¿Es Trump fascista? ¿Importa si lo es, o «son galgos o podencos»?
A los tres meses de la segunda presidencia de Trump, se acumulan los artículos, debates y libros que discuten cómo llamarlo. ¿Tiene importancia cómo llamarlo, frente a su ataque contra la democracia, las universidades, la cultura, el periodismo y sobre todo los más débiles?
¿Es Trump un fascista? ¿Está levantando un régimen fascista en Estados Unidos? ¿Se parece a los fascismos del siglo XX? ¿Cómo deberíamos referirnos a él: fascista, neofascista, tardofascista, tecnofascista, ur-fascista…? ¿O mejor lo llamamos extrema derecha, alt-right, derecha radical, populismo…? ¿La historia se repite (sangrienta como la morcilla, que decía Ángel González de la historia de España)? ¿Es un debate historiográfico o más bien político? ¿Acaso es un asunto semántico, filosófico, periodístico…?
A los tres meses de la segunda presidencia de Trump, se acumulan los artículos, debates y libros que discuten fascismo sí, fascismo no. Sus discursos, sus políticas, su visión del mundo y de la historia, los gestos de sus colaboradores más cercanos (el brazo levantado de Musk)… Tras cada paso que da (siempre en la misma dirección), reabrimos la discusión. Ya en su primer mandato se habló mucho en su país de la nueva F-word, si usarla o no. Y lo mismo en el resto del mundo, sobre Le Pen, Meloni, Milei, Putin o el régimen chino, siempre hay quien los llama fascistas, y quien salta en seguida a cuestionarlo: “no, hombre, son autoritarios, pero fascismo es otra cosa”. También entre nosotros: años discutiendo si Vox es un nuevo fascismo, es el fascismo de siempre (nuestro franquismo), o hay que usar otros términos.
Si me preguntan, yo estoy entre los que prefieren llamar a las cosas por su nombre, y llamar fascismo al fascismo. Discrepo de mi admirado Santiago Gerchunoff, que ha escrito un libro brillante y discutible que les recomiendo de verdad, donde cuestiona el uso y abuso del término. Estoy más con Jason Stanley, que lleva tiempo estudiando el fascismo, y que ha resuelto la discusión con hechos antes que palabras: dejando su trabajo en Yale y marchándose de Estados Unidos, pues considera que el fascismo, con todas las letras, ya está en su país. Y no es el único: son muchos los científicos y pensadores buscando traslado a universidades europeas o canadienses, lo que no deja de ser una característica típica de todo régimen fascista en sus inicios: la fuga de intelectuales.
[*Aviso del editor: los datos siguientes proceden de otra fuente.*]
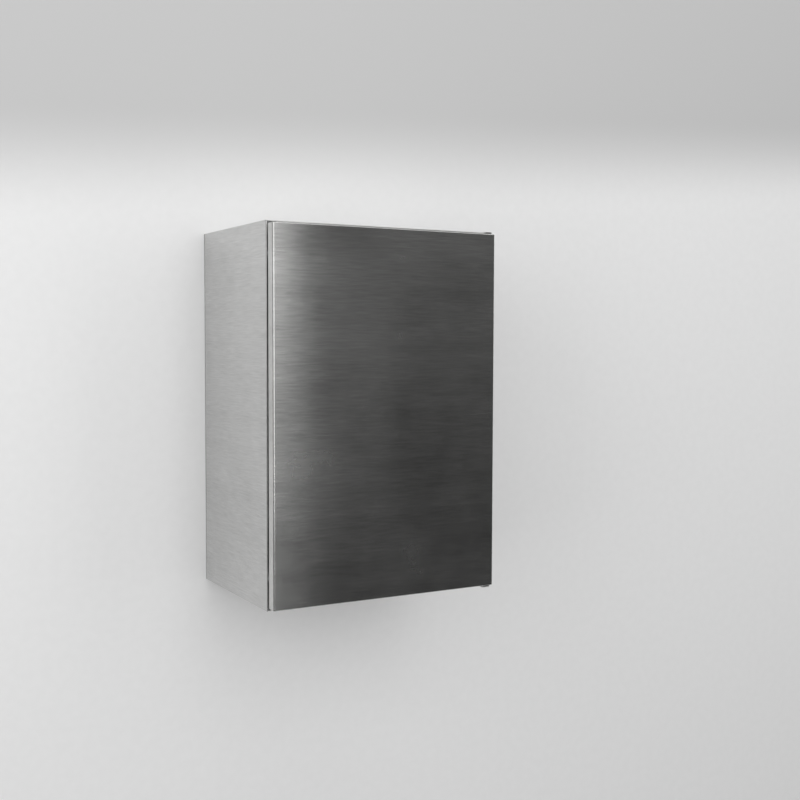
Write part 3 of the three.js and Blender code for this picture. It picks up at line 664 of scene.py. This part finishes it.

De hecho, si uno lee el libro de Stanley sobre los mecanismos que el fascismo usa históricamente para tomar el poder, puede ir haciendo “check” con cada uno de los elementos que ya se cumplen en el caso de Trump. Es como las catorce características que Umberto Eco atribuía al “fascismo eterno”: las vas leyendo una por una y comparando con Estados Unidos, y no paras: check, check, check… Porque en el caso de Trump, tal vez no sea un pato, pero anda como un pato, nada como un pato, y levanta el ala derecha como un pato fascista. Uno diría que solo le falta un gran movimiento de masas para cumplir el manual del buen fascista.
La pregunta es otra: ¿importa si Trump es o no fascista? ¿Su ataque contra la democracia, las universidades, la cultura, el periodismo y sobre todo los más débiles, es menos grave si en rigor no podemos llamarlo fascismo? ¿Se movilizarán más o menos los ciudadanos? Si, como sostiene Gerchunoff, el empleo del término fascista es más emocional que político, ¿es una emoción movilizadora o paralizante? ¿Nos sentiremos más fuertes, con menos miedo, llamándonos antifascistas y vinculándonos a luchas históricas; o por el contrario es una forma inofensiva de consuelo?
¿Es una discusión vital para enfrentar el problema, para no caer en espejismos y acertar en la estrategia; o a estas alturas es ya una discusión bizantina, el sexo de los ángeles mientras cae Constantinopla, los galgos o podencos que nos van a comer igual?